Jodie Foster and Neil Jordan‘s film didn’t make me feel bad except at the end because I didn’t buy a cop saying to a pretty middle-aged perp he’s attracted to, “Shoot me in the fleshy part of my arm…fuck, that hurts!” The Kingdom‘s terrorist attack at the beginning wasn’t depressing in the least. People are getting blown up all the time in the Middle East these days…what? Plus it had a kind of jolting impact quality. And that cloying Annie Lennox song aside, I was turned on by Elah — by Tommy Lee Jones‘ immensely sad craggy face, the general depth of feeling, Roger Deakins‘ cinematography, etc. One of the least “depressing” films of the year, if you ask me.

In any case, feel-bad or feel-good isn’t what most people go to movies for. (Except for the idiots.) The idea is to experience some kind of distillation of something true and whole and eternal in life, and from this feel (and perhaps even learn) something that fortifies the soul — an absorption of values that stick to the ribs. I really don’t think people don’t want happy or sad — they want a sense of justice, insight, calm and recognition.

Grace is Gone is not a gloom trip, although some are probably muttering this to their friends. There’s a difference between sad and depressing. Sad is feeling that stirs you in a hurting, chest-flooding kind of way and makes you moisten or tear up. Depressing is being in a kind of jail in which you have three choices — suffer in silence, catch some zees or escape from Alcatraz (i.e., slip out the door after the publicists have left).

If a movie conveys a fundamental truth — something that makes you say to yourself, “Yup, that’s the way it is out there…the way people are, the way life sometimes goes” — and does so with clarity and economy with a little wit and edge with some likable, talented actors, people will usually come. Unless they’re really young or pathetically uneducated or red-state rube-ish (“Which movie gives the best quaalude high?”).

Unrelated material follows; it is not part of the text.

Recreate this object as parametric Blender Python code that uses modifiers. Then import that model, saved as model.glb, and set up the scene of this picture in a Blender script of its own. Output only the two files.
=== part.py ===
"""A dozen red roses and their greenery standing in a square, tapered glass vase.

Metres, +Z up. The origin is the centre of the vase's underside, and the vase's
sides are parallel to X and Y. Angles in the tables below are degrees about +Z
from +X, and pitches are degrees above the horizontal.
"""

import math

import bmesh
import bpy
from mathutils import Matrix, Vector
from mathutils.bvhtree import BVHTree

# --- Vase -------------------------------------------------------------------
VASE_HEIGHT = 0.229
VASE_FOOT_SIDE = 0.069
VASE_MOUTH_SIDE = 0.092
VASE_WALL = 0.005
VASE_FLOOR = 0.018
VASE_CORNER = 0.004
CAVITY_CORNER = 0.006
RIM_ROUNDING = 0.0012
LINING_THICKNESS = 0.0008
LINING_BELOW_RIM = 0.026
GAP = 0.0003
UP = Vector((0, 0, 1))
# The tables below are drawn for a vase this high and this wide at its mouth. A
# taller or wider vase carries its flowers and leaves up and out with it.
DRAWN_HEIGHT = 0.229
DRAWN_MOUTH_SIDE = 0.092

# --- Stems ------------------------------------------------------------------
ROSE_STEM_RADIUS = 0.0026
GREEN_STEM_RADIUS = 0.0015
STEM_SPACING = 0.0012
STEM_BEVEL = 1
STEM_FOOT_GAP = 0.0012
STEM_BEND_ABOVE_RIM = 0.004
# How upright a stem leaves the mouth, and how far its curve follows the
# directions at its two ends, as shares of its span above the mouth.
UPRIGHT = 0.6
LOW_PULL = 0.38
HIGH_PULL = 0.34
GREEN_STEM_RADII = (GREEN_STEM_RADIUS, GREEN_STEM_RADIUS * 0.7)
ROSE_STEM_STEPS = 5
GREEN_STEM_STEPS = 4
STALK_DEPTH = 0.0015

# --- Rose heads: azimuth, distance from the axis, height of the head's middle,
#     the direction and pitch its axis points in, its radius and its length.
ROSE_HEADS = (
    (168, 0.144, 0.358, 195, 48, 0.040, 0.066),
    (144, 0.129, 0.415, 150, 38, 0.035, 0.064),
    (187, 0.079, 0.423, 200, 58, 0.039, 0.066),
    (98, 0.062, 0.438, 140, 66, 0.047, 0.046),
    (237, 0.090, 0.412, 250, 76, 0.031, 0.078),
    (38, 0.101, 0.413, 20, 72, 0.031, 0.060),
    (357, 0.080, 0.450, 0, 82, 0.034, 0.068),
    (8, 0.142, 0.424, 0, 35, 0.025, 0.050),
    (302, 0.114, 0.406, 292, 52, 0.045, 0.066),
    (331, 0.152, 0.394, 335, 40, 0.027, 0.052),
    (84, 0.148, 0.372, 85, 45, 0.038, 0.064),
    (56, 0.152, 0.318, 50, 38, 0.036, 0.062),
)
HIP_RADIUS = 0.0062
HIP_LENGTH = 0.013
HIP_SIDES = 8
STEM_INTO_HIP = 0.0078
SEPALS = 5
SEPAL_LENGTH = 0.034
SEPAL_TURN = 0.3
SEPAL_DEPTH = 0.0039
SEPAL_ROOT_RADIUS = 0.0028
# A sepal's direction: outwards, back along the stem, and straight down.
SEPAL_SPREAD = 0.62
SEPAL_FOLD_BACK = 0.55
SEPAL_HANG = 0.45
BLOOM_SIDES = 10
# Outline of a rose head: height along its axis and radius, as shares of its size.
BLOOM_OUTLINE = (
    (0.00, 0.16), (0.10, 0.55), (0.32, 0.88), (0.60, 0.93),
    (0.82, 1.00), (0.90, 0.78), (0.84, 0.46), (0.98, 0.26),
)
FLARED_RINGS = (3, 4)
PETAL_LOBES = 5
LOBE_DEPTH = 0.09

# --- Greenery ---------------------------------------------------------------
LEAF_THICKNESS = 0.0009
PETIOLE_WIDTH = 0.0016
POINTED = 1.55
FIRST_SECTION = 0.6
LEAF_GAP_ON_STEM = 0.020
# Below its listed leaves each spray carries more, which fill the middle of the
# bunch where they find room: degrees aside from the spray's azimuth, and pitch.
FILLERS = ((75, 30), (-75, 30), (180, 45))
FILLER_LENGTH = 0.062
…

“I’m not a cinematic philistine,” Bart writes. “I applaud filmmakers for dealing with real issues in the real world. At the same time, the feel-bad genre (which is only in its early stages) is becoming downright oppressive. Filmgoers have a right to ask: When do we get some comic relief?”

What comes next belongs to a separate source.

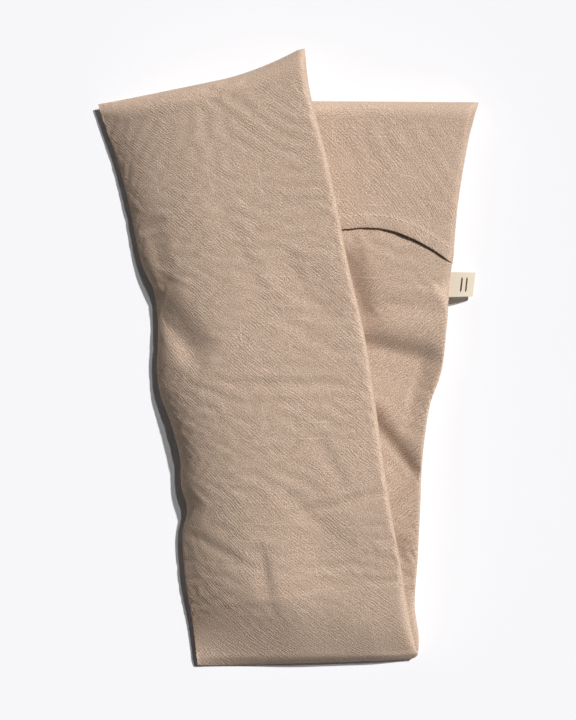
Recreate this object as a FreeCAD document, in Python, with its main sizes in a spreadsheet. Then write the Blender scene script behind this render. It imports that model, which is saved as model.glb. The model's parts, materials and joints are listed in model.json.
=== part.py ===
"""Eye pillow: a long, flat linen cover with an envelope closure and a seed-filled insert,
folded in half so that its upper half lies across its lower half.

Frame: millimetres, +Z up, the underside at Z = 0. +Y runs from the fold towards the open ends,
+X to the right. Every half of the pillow is lofted through cross-sections ("stations") that
stand across its length. A panel's section is a shallow tray, wide at the seam and flat on its
face; the cover, the cotton insert and the seed fill nest in one another by a depth from the
cover's outer face.
"""
import FreeCAD, Part
import os
from collections import namedtuple
from FreeCAD import Vector
import Sketcher

doc = FreeCAD.newDocument("EyePillow")

# ---------------------------------------------------------------------------------------
# Driving dimensions (millimetres and degrees)
# ---------------------------------------------------------------------------------------

SIZES = {
    # cloth and clearances
    "cloth": (0.6, "linen of the cover"),
    "cotton": (0.4, "cotton of the insert's case"),
    "play": (0.15, "clearance between nested layers"),
    "seam_gap": (0.05, "half the gap between two panels at their seam"),
    "edge_spread": (3.0, "sideways step of a layer at the seam for each unit of depth"),
    "shoulder_spread": (0.2, "sideways step of a layer at its shoulder for each unit of depth"),
    "insert_inset": (2.5, "how much narrower the insert is than the cover, each side"),
    # where the fold lies and how the two halves leave it
    "fold_across": (9.6, "X of the fold's middle"),
    "fold_back": (-155.2, "Y of the fold's middle"),
    "fold_angle": (1.9, "turn of the fold line about Z"),
    "fold_half_width": (56.5, "half the pillow's width at the fold"),
    "fold_shoulder": (48.0, "half the flat width at the fold"),
    "fold_height": (10.3, "height of the folded edge"),
    "fold_depth": (4.9, "how deep the turned-over cloth is"),
    "fold_layer": (2.4, "half the thickness of each half beside the fold"),
    "slope_drop": (0.2, "how far the slope starts below the top of the fold"),
    "fold_bevel": (0.9, "bevel of the turned cloth's edges"),
    "insert_at_fold": (2.2, "thickness of the pressed insert inside the fold"),
    "body_gap": (0.3, "clearance between the turned cloth and each half"),
    "flex_gap": (1.6, "clearance where the upper half bends off its slope"),
    # lower half
    "lower_lean": (-6.3, "heading of the lower half, positive to the left"),
    "lower_rise": (57.0, "distance from the fold to full thickness"),
    "lower_flat_end": (262.0, "distance from the fold to the end of the full section"),
    "lower_length": (290.0, "distance from the fold to the end seam"),
    "lower_half_width": (49.0, "half the width of the filled lower half"),
    "lower_shoulder": (33.0, "half the width of its flat top"),
    "lower_below": (7.5, "seam height above the underside"),
    "lower_left": (5.0, "height over the seam where the upper half presses"),
    "lower_right": (9.0, "height over the seam on the free side"),
    "lower_end_width": (55.9, "half the width at the end seam"),
    "lower_end_seam": (4.0, "height of the end seam"),
    "lower_end_angle": (0.6, "turn of the end seam about Z"),
    "lower_insert_seam": (5.0, "seam height where the insert stops"),
    "lower_insert_angle": (-2.1, "turn about Z of the section where the insert stops"),
    "lower_insert_taper": (2.0, "how much narrower that section is than the end seam, each side"),
    # upper half
    "upper_lean": (10.4, "heading of the upper half, positive to the left"),
    "upper_roll": (6.0, "how far its left side hangs down"),
    "upper_pitch": (1.7, "how far its open end hangs down"),
    "upper_bend": (57.0, "distance from the fold to the bend"),
    "upper_bend_seam": (23.65, "height of its seam plane at the bend"),
    "upper_middle": (150.0, "distance from the fold to the middle section"),
    "upper_thin": (270.0, "distance from the fold to where the end starts to thin"),
    "upper_length": (302.5, "distance from the fold to the end seam"),
    "upper_half_width": (52.8, "half the width of the filled upper half"),
    "upper_shoulder": (35.0, "half the width of its flat faces"),
    "upper_layer": (8.25, "half its thickness"),
    "upper_end_width": (55.0, "half the width at the end seam"),
    "upper_end_drop": (6.0, "how far the end seam hangs below the seam plane"),
    "upper_end_turn": (5.2, "extra turn of the end seam about Z"),
    "upper_insert_drop": (4.5, "how far the seam hangs where the insert stops"),
    "upper_insert_turn": (3.64, "extra turn about Z of the section where the insert stops"),
    "upper_insert_taper": (1.0, "how much narrower that section is than the end seam, each side"),
    # thin ends of both halves
    "end_shoulder": (50.0, "half the flat width at an end seam"),
    "end_layer": (1.4, "half the thickness at an end seam"),
    "insert_short": (8.0, "how far the insert stops before the cover's end seam"),
    "insert_end_layer": (2.5, "half the cover's thickness where the insert stops"),
    "insert_shoulder": (46.0, "half the flat width where the insert stops"),
    # envelope closure
    "hem_distance": (221.0, "distance from the fold to the flap's hem"),
    "mouth_distance": (256.0, "distance from the fold to the back panel's hem"),
    "flap_lift": (0.4, "clearance between the back panel and the flap"),
    "lip_left": (2.0, "left side of the flap's free lip, across the lower half"),
    "lip_right": (31.5, "right side of the lip"),
    "lip_length": (32.0, "length of the lip from the hem to its crease"),
    "lip_cutter": (10.0, "size of the block that cuts the lip from the flap"),
    "hem_width": (6.0, "distance of the stitch row from a hem"),
    # sewing thread and side label
    "thread_width": (0.5, "width of a row of stitches"),
    "thread_thick": (0.24, "thickness of a row of stitches"),
    "stitch_clear": (0.05, "clearance under a row of stitches"),
    "stitch_stop": (2.0, "distance of a hem's stitches from the shoulder"),
    "stitch_break": (1.0, "gap between two runs of stitches"),
    "thread_inset": (2.65, "distance of a side seam's thread from the cover's edge"),
    "end_thread_inset": (1.5, "distance of an end seam's thread from the end"),
    "end_thread_stop": (4.5, "distance of an end seam's thread from the side"),
    "label_distance": (200.0, "distance from the fold to the label's middle"),
    "label_length": (14.4, "how far the label sticks out of the seam"),
    "label_width": (13.6, "size of the label along the seam"),
    "label_gap": (1.0, "clearance between the label's hinge line and the cover's edge"),
    "label_thick": (1.1, "thickness of the folded label"),
    "ribbon": (0.4, "thickness of the label's ribbon"),
}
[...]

Give us the pat homilies of The Bucket List, he seems to be saying. (I’m reading the script as we speak.) Give us a solid movie about values and setting straight the sins of the past like The Kite Runner. And please, not too many arterial throat soakings in olde London. We know There Will be Blood will be great, but not too violent at the end! And most of all, give us a nice feel-good movie about Tom Hanks, Phillip Seymour Hoffman and Julia Roberts single-handedly helping the Muhjadeen to kick the Russians out of Afghanistan in the 1980s.